Nearly one in five students in Massachusetts are in special education programming. The state is ranked second in the number of students enrolled in special education nationally, and many families move here for access to the services.
Boston Public Schools teacher Gretchen Meyers didn’t have far to go when her son received a disability diagnosis in the first grade. She tells Boston 25 News, she was ready to fight for access to some of the best special education services.
“Have notes in hand, and papers in hand," Meyers explains, “and say, ‘this is what my son has, and what can we do to bridge that gap so that he’s not left behind or left aside.’”
But there's growing concern that discrimination is guiding special education placements, rather than a student's disability in the state.
More boys than girls in special education
A report from the U.S. Department of Education shows 67% of all special education students are boys. Of that number, almost 80% of those students are black and Hispanic boys.
President of the Black Educators' Alliance of Massachusetts, Dr. Edith Bazile, says there's a cultural clash in the classroom. "When teachers engage students with whom they are not familiar, there may be some cultural dissonance. And it’s particularly true with black boys. What teachers will look at as a behavioral problem instead of a need for intervention. And so black boys are sent to special education much more quickly than any other group,” Dr. Bazile said.
The same DOE report shows black students are 40% more likely to be identified as having disabilities than their peers. American Indian students are 70% more likely.
Inclusion versus separation
Since the early 1990s, students in special education had been put in more and more inclusive educational settings.

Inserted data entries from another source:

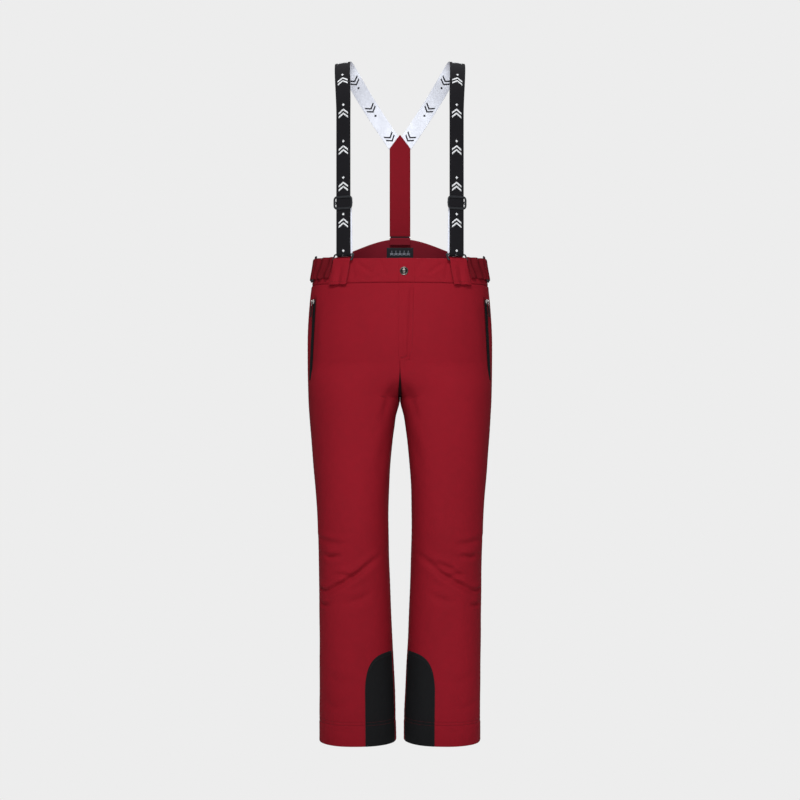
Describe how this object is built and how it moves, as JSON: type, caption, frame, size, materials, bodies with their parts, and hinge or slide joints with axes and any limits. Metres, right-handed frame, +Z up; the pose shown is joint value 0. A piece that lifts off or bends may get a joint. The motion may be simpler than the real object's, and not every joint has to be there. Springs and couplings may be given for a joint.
{
  "type": "ski pants",
  "caption": "Ski pants with a zipped snap fly, zipped side pockets, hook-and-loop waist adjusters, ankle scuff guards and adjustable braces joined at the back.",
  "frame": {"origin": "middle of the hem plane, between the two leg ends and level with the side seams", "axes": "+Z up from the hems to the waist, +X towards the wearer's left leg, the fly faces -Y"},
  "size_m": [0.4152, 0.2719, 1.5243],
  "materials": {
    "shell_fabric": "matt woven softshell",
    "scuff_fabric": "dense matt weave",
    "lining": "smooth lining",
    "label": "woven satin",
    "webbing": "ribbed elastic webbing, black outside and white inside",
    "elastic": "ribbed elastic",
    "zip_tape": "woven tape with a coil",
    "hook_tape": "hook and loop pile",
    "cord": "matt cord",
    "black_plastic": "moulded, fine texture",
    "slider_metal": "dark gunmetal",
    "snap_metal": "gunmetal plating"
  },
  "bodies": {
    "root": {"front_panel_left": "shell_fabric", "front_panel_right": "shell_fabric", "back_panel_left": "shell_fabric", "back_panel_right": "shell_fabric", "waistband_front_left": "shell_fabric", "waistband_front_right": "shell_fabric", "waistband_back": "shell_fabric", "back_label": "label", "scuff_guard_left": "scuff_fabric", "scuff_guard_right": "scuff_fabric", "gaiter_left": "lining", "gaiter_right": "lining", "gaiter_elastic_left": "elastic", "gaiter_elastic_right": "elastic", "pocket_bag_left": "lining", "pocket_bag_right": "lining", "pocket_zip_left": "zip_tape", "pocket_zip_right": "zip_tape", "fly_shield": "lining", "fly_zip": "zip_tape", "snap_stud": "snap_metal", "snap_post": "snap_metal", "suspender_tab_left": "shell_fabric", "suspender_tab_right": "shell_fabric", "suspender_strap_left": "webbing", "suspender_strap_right": "webbing", "strap_return_left": "webbing", "strap_return_right": "webbing", "back_strap": "shell_fabric", "back_strap_elastic": "elastic", "back_tab": "shell_fabric", "adjuster_ring_left": "black_plastic", "adjuster_ring_right": "black_plastic", "adjuster_anchor_left": "shell_fabric", "adjuster_anchor_right": "shell_fabric", "adjuster_strap_left": "shell_fabric", "adjuster_strap_right": "shell_fabric", "loop_pad_left": "hook_tape", "loop_pad_right": "hook_tape"},
    "fly_flap": {"fly_placket": "shell_fabric", "fly_waist_tab": "shell_fabric", "snap_cap": "snap_metal", "snap_socket": "snap_metal"},
    "fly_slider": {"fly_zip_slider": "slider_metal", "fly_zip_pull": "slider_metal"},
    "pocket_slider_left": {"pocket_zip_slider_left": "slider_metal"},
    "pocket_pull_left": {"pocket_zip_pull_left": "cord"},
    "strap_slider_left": {"strap_slider_left": "black_plastic"},
    "suspender_ring_left": {"suspender_ring_left": "black_plastic"},
    "adjuster_flap_left": {"adjuster_flap_left": "shell_fabric", "hook_pad_left": "hook_tape"},
    "pocket_slider_right": {"pocket_zip_slider_right": "slider_metal"},
    "pocket_pull_right": {"pocket_zip_pull_right": "cord"},
    "strap_slider_right": {"strap_slider_right": "black_plastic"},
    "suspender_ring_right": {"suspender_ring_right": "black_plastic"},
    "adjuster_flap_right": {"adjuster_flap_right": "shell_fabric", "hook_pad_right": "hook_tape"}
  },
  "joints": [
    {"name": "pocket_zip_left_slide", "type": "slide", "parent": "root", "child": "pocket_slider_left", "axis": [0.0532, 0.0612, -0.9967], "range_m": [0, 0.165]},
    {"name": "pocket_pull_left_swing", "type": "hinge", "parent": "pocket_slider_left", "child": "pocket_pull_left", "pos_m": [0.19503, -0.05424, 0.98115], "axis": [-0.4132, -0.9073, -0.0778], "range_deg": [0, 150]},
    {"name": "strap_slider_left_slide", "type": "slide", "parent": "root", "child": "strap_slider_left", "axis": [0, 0, 1], "range_m": [-0.07, 0.18], "deforming": ["strap_return_left"]},
    {"name": "suspender_ring_left_swing", "type": "hinge", "parent": "root", "child": "suspender_ring_left", "pos_m": [0.12653, -0.10013, 1.068], "axis": [-0.9001, -0.4357, 0], "range_deg": [-6, 6]},
    {"name": "adjuster_flap_left_peel", "type": "hinge", "parent": "root", "child": "adjuster_flap_left", "pos_m": [0.19307, -0.02806, 1.053], "axis": [0.1637, -0.0414, -0.9856], "range_deg": [0, 100]},
    {"name": "pocket_zip_right_slide", "type": "slide", "parent": "root", "child": "pocket_slider_right", "axis": [-0.0532, 0.0612, -0.9967], "range_m": [0, 0.165]},
    {"name": "pocket_pull_right_swing", "type": "hinge", "parent": "pocket_slider_right", "child": "pocket_pull_right", "pos_m": [-0.19503, -0.05424, 0.98115], "axis": [-0.4132, 0.9073, 0.0778], "range_deg": [0, 150]},
    {"name": "strap_slider_right_slide", "type": "slide", "parent": "root", "child": "strap_slider_right", "axis": [0, 0, 1], "range_m": [-0.07, 0.18], "deforming": ["strap_return_right"]},
    {"name": "suspender_ring_right_swing", "type": "hinge", "parent": "root", "child": "suspender_ring_right", "pos_m": [-0.12653, -0.10013, 1.068], "axis": [-0.9001, 0.4357, 0], "range_deg": [-6, 6]},
    {"name": "adjuster_flap_right_peel", "type": "hinge", "parent": "root", "child": "adjuster_flap_right", "pos_m": [-0.19307, -0.02806, 1.053], "axis": [0.1637, 0.0414, 0.9856], "range_deg": [0, 100]},
    {"name": "fly_zip_slide", "type": "slide", "parent": "root", "child": "fly_slider", "axis": [0, -0.0282, -0.9996], "range_m": [0, 0.125]},
    {"name": "fly_flap_open", "type": "hinge", "parent": "root", "child": "fly_flap", "pos_m": [0.029, -0.12719, 0.958], "axis": [0, 0.0462, 0.9989], "range_deg": [0, 70]}
  ]
}
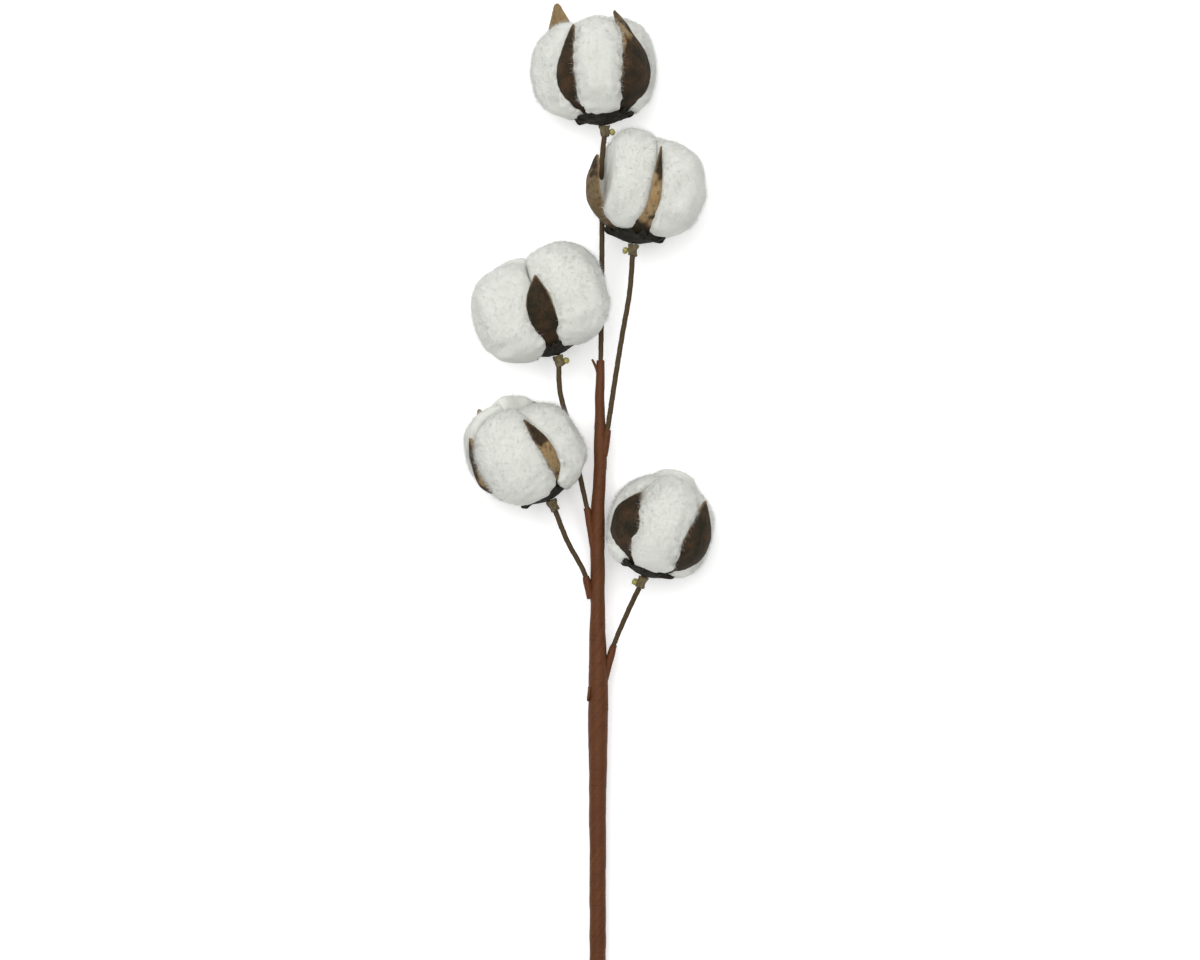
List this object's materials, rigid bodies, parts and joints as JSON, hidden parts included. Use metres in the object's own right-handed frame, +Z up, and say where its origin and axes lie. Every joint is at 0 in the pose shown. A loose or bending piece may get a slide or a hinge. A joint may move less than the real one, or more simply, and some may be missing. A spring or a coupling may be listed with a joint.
{
  "type": "cotton stem bunch",
  "caption": "Spray of open cotton bolls with white lint and dark split burs on wire stalks bound by brown tape into one straight stem, lying down.",
  "frame": {"origin": "middle of the spray's footprint, on the surface it lies on", "axes": "+Y up the stem from the cut end to the top boll, +X to the stem's right seen from above, +Z up from the surface"},
  "size_m": [0.105, 0.5008, 0.0528],
  "materials": {
    "lint": "soft loose cotton fibre, faint cream tint",
    "bur": "dry dark brown husk outside, tan and striped inside",
    "calyx": "torn, dry, nearly black",
    "pedicel": "dry knobbly golden brown stub",
    "glue": "translucent yellow-green hot glue",
    "wire": "dark brown paper wrapped on wire",
    "tape": "reddish brown waxed crepe stem tape, wound in overlapping turns"
  },
  "bodies": {
    "root": {"stem_tape": "tape", "stalk_wire_1": "wire", "stalk_wire_2": "wire", "stalk_wire_3": "wire", "stalk_wire_4": "wire", "stalk_wire_5": "wire", "boll_1_bur": "bur", "boll_1_calyx": "calyx", "boll_1_pedicel": "pedicel", "boll_1_glue_bead": "glue", "boll_1_lock_a": "lint", "boll_1_lock_b": "lint", "boll_1_lock_c": "lint", "boll_1_lock_d": "lint", "boll_2_bur": "bur", "boll_2_calyx": "calyx", "boll_2_pedicel": "pedicel", "boll_2_glue_bead": "glue", "boll_2_lock_a": "lint", "boll_2_lock_b": "lint", "boll_2_lock_c": "lint", "boll_2_lock_d": "lint", "boll_3_bur": "bur", "boll_3_calyx": "calyx", "boll_3_pedicel": "pedicel", "boll_3_glue_bead": "glue", "boll_3_lock_a": "lint", "boll_3_lock_b": "lint", "boll_3_lock_c": "lint", "boll_3_lock_d": "lint", "boll_4_bur": "bur", "boll_4_calyx": "calyx", "boll_4_pedicel": "pedicel", "boll_4_lock_a": "lint", "boll_4_lock_b": "lint", "boll_4_lock_c": "lint", "boll_4_lock_d": "lint", "boll_5_bur": "bur", "boll_5_calyx": "calyx", "boll_5_pedicel": "pedicel", "boll_5_glue_bead": "glue", "boll_5_lock_a": "lint", "boll_5_lock_b": "lint", "boll_5_lock_c": "lint", "boll_5_lock_d": "lint"}
  },
  "joints": []
}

But that progress has stalled in the last decade.
Data shows when students in special education are separated from mainstream classrooms, graduation rates decrease. Nationally, 76% of white students in special education earned a traditional diploma. Those numbers drop to 65% for Hispanic students, and 62% for black students with special needs.
In late December 2016, the DOE issued final rules to prompt states to proactively address racial and ethnic disparities in the placement, and discipline of kids with disabilities.
Boston City Council Education Chair Annissa Essaibi-George has three sons and says boys just learn differently, especially in the early years.
"A lot of our boys in particular and boys of color in the City of Boston are often the only kids that are in sub-separate classrooms,” she told Boston 25 News.
The former teacher pushed for more school nurses and support staff in all of BPS. "Behavioral health specialists. Mental health specialists. If we had those supports at the appropriate level, most of our kids or many of our kids, that are pushed into these sub-separate classrooms wouldn’t be,” Essaibi-George added.
Experts in the field say implicit bias training and increasing diversity will also close these education equity gaps.
Mom and teacher Gretchen Meyers says for her, everything begins with advocacy. "Getting my son to the next level and not being left behind. He’s just as good as anybody else. In the classroom. Whether they be a different color, race, whatever.”